Operating systems already solve this: double-click a `.csv` and it opens in a spreadsheet, double-click a `.pdf` and it opens in a reader — the OS dispatches to the right application based on the file extension. Yet in Python, there is no equivalent. Loading a CSV requires `pandas.read_csv()`, an HDF5 file requires `h5py.File()`, a NumPy array requires `numpy.load()`, and so on — each format demands its own library, its own API, and its own boilerplate. Adding a new format means touching save and load logic scattered throughout your codebase.

## Solution

scitex-io provides a single `save()`/`load()` interface for 30+ scientific formats with automatic format detection from file extensions.

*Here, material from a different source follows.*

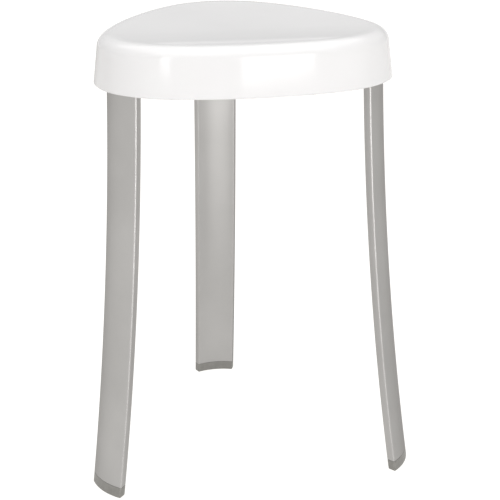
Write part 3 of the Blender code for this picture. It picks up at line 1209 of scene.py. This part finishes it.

A two-tier plugin registry lets you register custom formats that work seamlessly with the same API — user handlers override built-ins, so you can extend or replace any format without modifying the library.

<details>
<summary><b>Supported Formats (30+)</b></summary>

<br>

| Category | Extensions |
|----------|-----------|
| Spreadsheet | `.csv`, `.tsv`, `.xlsx`, `.xls` |
| Scientific | `.npy`, `.npz`, `.mat`, `.hdf5`, `.h5`, `.zarr` |
| Serialization | `.pkl`, `.pickle`, `.pkl.gz`, `.joblib` |
| ML/DL | `.pth`, `.pt`, `.cbm` |
| Config | `.json`, `.yaml`, `.yml` |
| Documents | `.txt`, `.md`, `.pdf`, `.docx`, `.tex` |
| Images | `.png`, `.jpg`, `.jpeg`, `.gif`, `.tiff`, `.tif`, `.svg` |
| Media | `.mp4` |
| Web | `.html` |
| Bibliography | `.bib` |

</details>

## Installation

Requires Python >= 3.9.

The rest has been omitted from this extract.